Thursday, 24 February 2011

Making your portfolio work for you at interview

It’s the job interview. You’ve painstakingly researched the company. You’ve arrived early, shaken hands vigorously and smiled sweetly. You’ve settled into your patter, you’re answering the questions well. And, just when everything seems to be going smoothly, the question arises: “Could we see your portfolio?”

The art of putting together a portfolio is relatively simple. The art of talking through your portfolio and really making it work for you is one that surprisingly few candidates master.

When clients put together a job description it invariably covers a wide variety of desired skills and experience. So when they meet you face to face you should never forget that they want to tick off as many of those boxes as possible. As a former PR I spent many an hour wading through files trying to figure out what to put into my sleek black folder. As someone with considerably less creativity than your average MP’s expense form my aim was never to produce something which was attractive on the eye. Instead I decided to focus on producing something which encapsulated a little bit of everything that I did in my role. Yet now, as I sit on the other side of the fence interviewing candidates at all levels, I am amazed by how many portfolios focus on one thing and one thing only – coverage. Worse still I feel deflated when I sit listening to someone ploughing manfully through the umpteenth piece of coverage they achieved for campaign X, as I know that’s how the client will feel as well.    

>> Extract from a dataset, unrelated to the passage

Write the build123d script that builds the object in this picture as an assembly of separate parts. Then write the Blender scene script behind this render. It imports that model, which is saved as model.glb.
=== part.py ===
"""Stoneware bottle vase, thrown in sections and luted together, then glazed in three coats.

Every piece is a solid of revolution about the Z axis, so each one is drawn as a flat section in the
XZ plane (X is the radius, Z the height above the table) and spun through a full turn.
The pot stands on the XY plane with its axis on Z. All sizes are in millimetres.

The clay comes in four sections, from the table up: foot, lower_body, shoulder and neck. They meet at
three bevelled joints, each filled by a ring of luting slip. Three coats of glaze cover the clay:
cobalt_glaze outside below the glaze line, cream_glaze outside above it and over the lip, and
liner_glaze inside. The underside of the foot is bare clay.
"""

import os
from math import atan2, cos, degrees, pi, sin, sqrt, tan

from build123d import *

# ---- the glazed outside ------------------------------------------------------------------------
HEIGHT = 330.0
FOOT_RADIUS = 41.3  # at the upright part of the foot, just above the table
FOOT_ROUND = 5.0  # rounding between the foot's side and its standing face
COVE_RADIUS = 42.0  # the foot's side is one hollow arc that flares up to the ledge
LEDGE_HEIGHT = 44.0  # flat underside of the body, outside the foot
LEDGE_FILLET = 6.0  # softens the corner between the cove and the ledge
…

Running an interviewer through your portfolio is actually the perfect opportunity to demonstrate the true breadth and depth of your experience and skills. However, too many candidates talk generally about campaigns that have been done within their team, and then proceed to flick through pages of coverage in an effort to prove they were a success. Whilst this may be true it’s imperative to realise that to get the most out of your interview you need to use your portfolio material to make it abundantly clear what YOU have done, and YOU only.

No matter whether you’re early in your PR career or a seasoned practitioner, think hard about what is expected of you at your level, and how you can demonstrate that with one or two tangible materials. Think about every step of each campaign and every aspect of your daily job: What do you do? What are you responsible for specifically? How did your action and work affect specific campaigns? What were the highlights? And so on and so on.

So, as an example:
-      If a campaign started with a new business pitch or proposal show examples of where you were involved (maybe brainstorming ideas, maybe drafting part or all of the presentation). This could be a single campaign, a monthly proposal, or a PR plan for the entire year
-      If you played a role in campaign development, setting the strategy and objectives, and developing the tactics, then get all relevant examples into the portfolio. This is particularly important as it allows you to show that you understood exactly what each campaign was designed to achieve, to demonstrate the clever work you did to hit those objectives, and to then relate all this to the end result (see ‘end result’ below)
-      If you managed other team members and can bring this to life, do so. Even if you simply want to show how you manage your day with a to do list, it’s all relevant to the role for which you’re interviewing
-      If writing is a key aspect of your role show the full breadth of what you’re capable of. So this could be press releases, feature articles, executive profiles, case studies, blog entries, news alerts and much more. And if you want to show how you can take a story and adapt it to different audiences, put the same release or article in multiple times, and highlight how you achieved just that
-      If you played a role in budget management show evidence of how you manage this
-      End result: frequently this will be media coverage, but it could also be many other things, including a perception shift, an event, an increase in sales, social media chatter etc. So don’t just stuff your portfolio full of coverage for coverage’s sake. Look back at the objectives, look at who the campaign was aimed at, and include the most relevant examples of why it was a success
-      Reporting – not everyone’s favourite pastime but an essential part of any future role. Be it contact reports, monthly reports, multi-agency reports or annual reports, show what you contributed specifically
-      And finally, evaluation. Online or offline it’s a vital part of a PR’s arsenal, so demonstrate how you had your say

A portfolio that is well thought out and presented will help you position yourself as someone with authority and confidence. Someone who can succinctly and effectively show exactly what value they are to their business, and how they tick all the relevant boxes required for the job that is on offer. A portfolio which is full of pretty pictures but leaves you with little opportunity to sell yourself can be more damaging than good.

Ultimately the separation will not be “Who has the most jazzy material to present?” It comes down to “Who has the most to contribute to my company?”